Sorry I that I mentioned the B is constant, it varies with time. I think so it has y dependence because B field changes as y changes (B field itself is varying with time and space cos of the current I and the distance between the wire and the copper wires) and the B field for infinitely long straight line is
$$B(t)=\frac{\mu_{0} I(t)}{2\pi y}$$

So if I substitue in the magenetic flux equation, it will be y-dependent.

So maximizing the area itself does not imply the maximum $$\psi$$ is obtained.

(b) For the N loops, how can I explain this quantitatively? Is there anyway that I can do that?

Thank you
Sgod88

6. Mar 12, 2009

dslowik

a) right, since B goes like 1/y, where y is the distance to the power line, it seems the loop would be near the power line to maximize the flux. Can you do that integral for flux you wrote down before to get it in terms of a, b, and the distance from the powerline? would give you a log, and you need 2a + 2b = 200m...

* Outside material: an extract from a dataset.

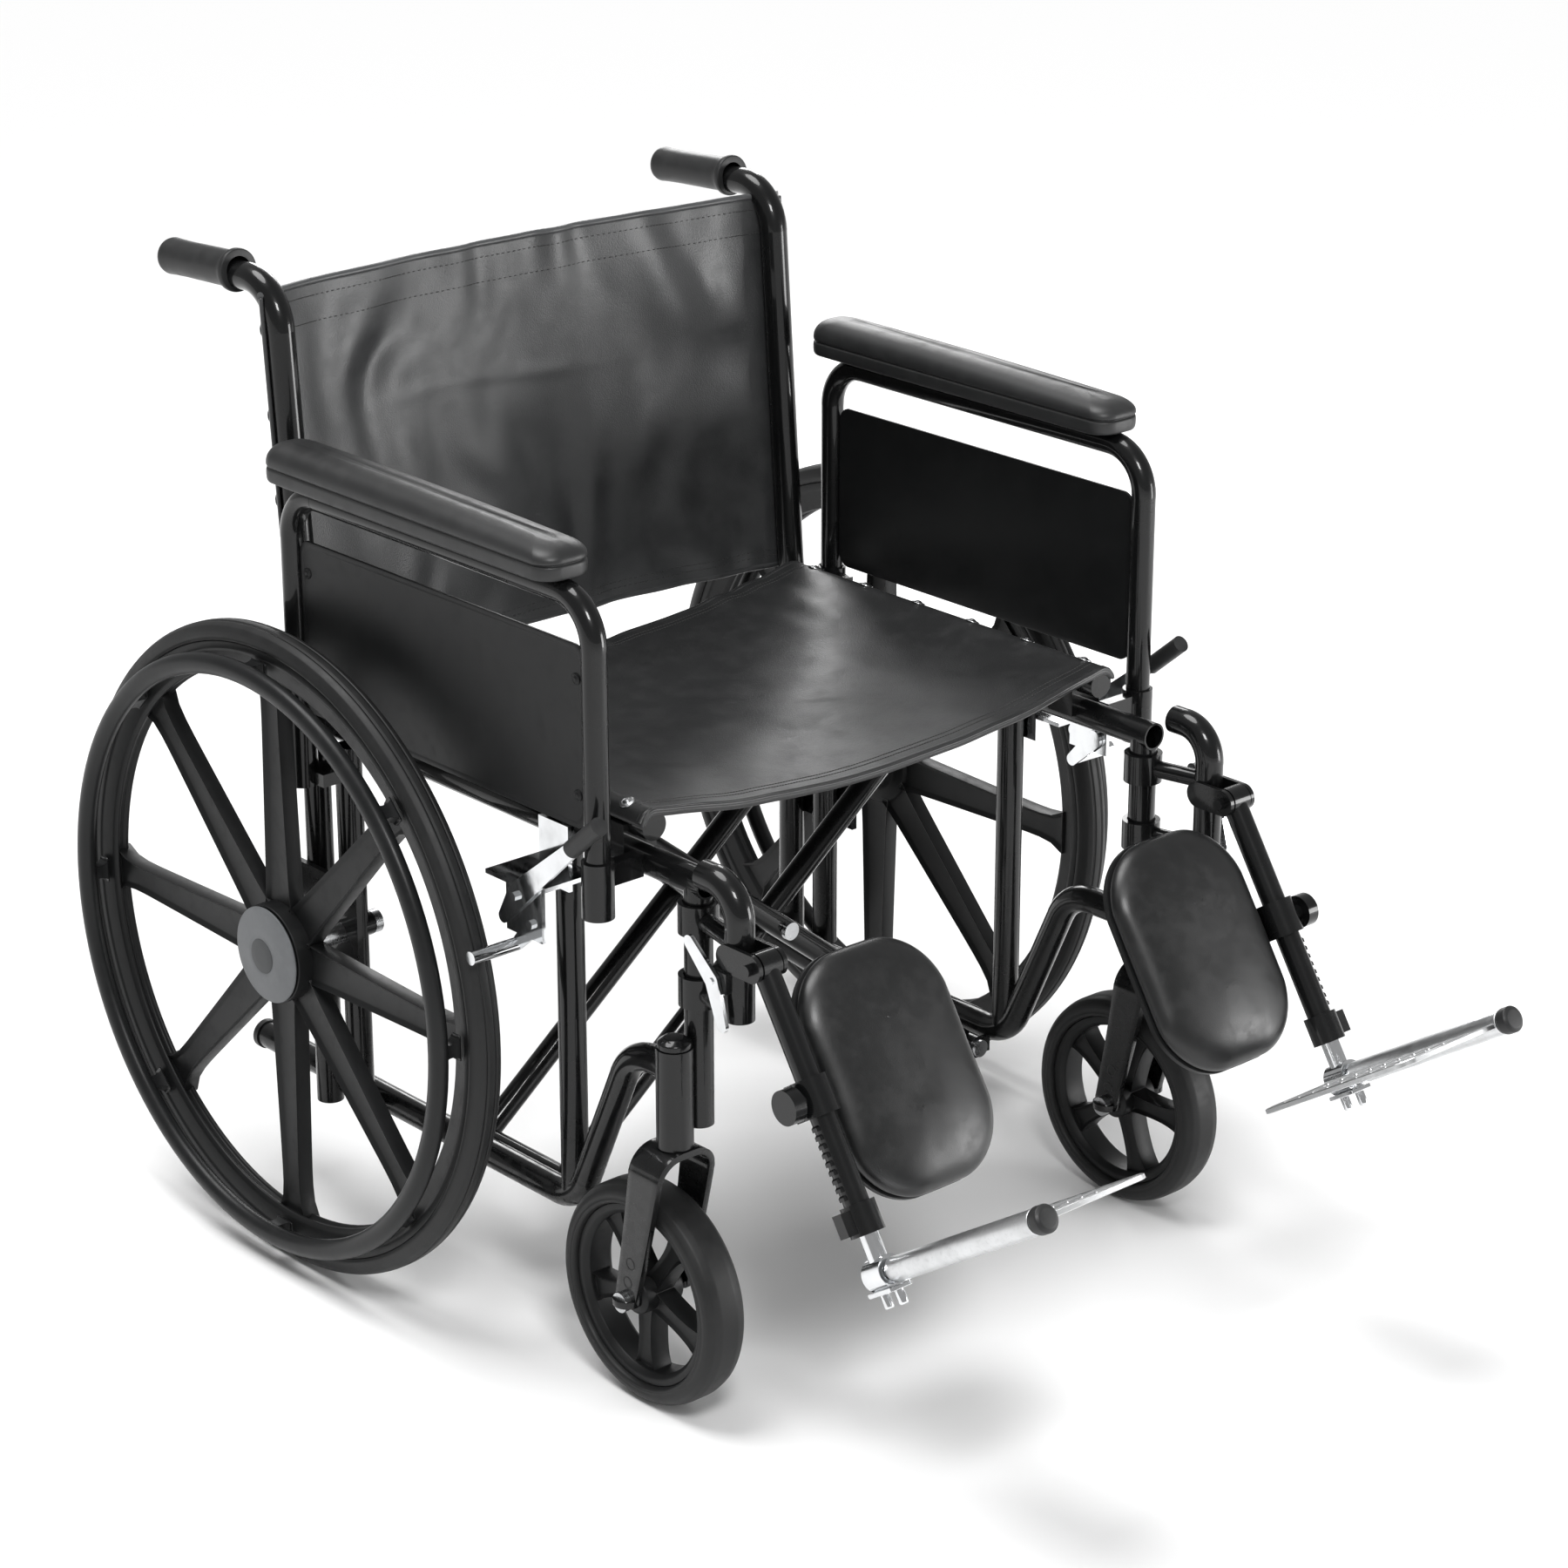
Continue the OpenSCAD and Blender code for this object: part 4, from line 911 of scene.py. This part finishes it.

b) For one loop the perimeter is 200m. If N is 2, 2a+2b=100m, etc. This implies smaller loop areas.
On the other hand, the net induced EMF is proportional to N.
So it is a trade off between those two effects to find the best N.

7. Mar 12, 2009

sgod88

a) Yes I could do that. It is

$$\psi=\int_{20}^{20+a}{\frac{\mu_{0} I(t)(100-a)}{2\pi y}}dy}$$
$$= \frac{\mu_{0} I(t)(100-a) }{2\pi}}ln(\frac{20+a}{20})$$

Then I got the answer I mentioned by making assumption for impedance matching.

Thank you! =)

8. Mar 12, 2009

dslowik

So that's the magnetic flux through the rectangular single loop with the close edge 20m from the powerline. Can you put the close edge against the powerline? that would increase the flux.
In any case, next would be to maximize flux wrt shape of rectangle, i.e. wrt a, using derivative dpsi/da=0.

9. Apr 27, 2009

JohnBS

I'm afraid that in practice, you can't have a single wire carrying significant LF current without looking for the return path...... in this case it's probably a second power-line (single-phase, or two lines/3-phase) not more than a few feet from the first. When you do the flux-linking sums you'll find that the net magnetic field at 20m is much less than you thought.

John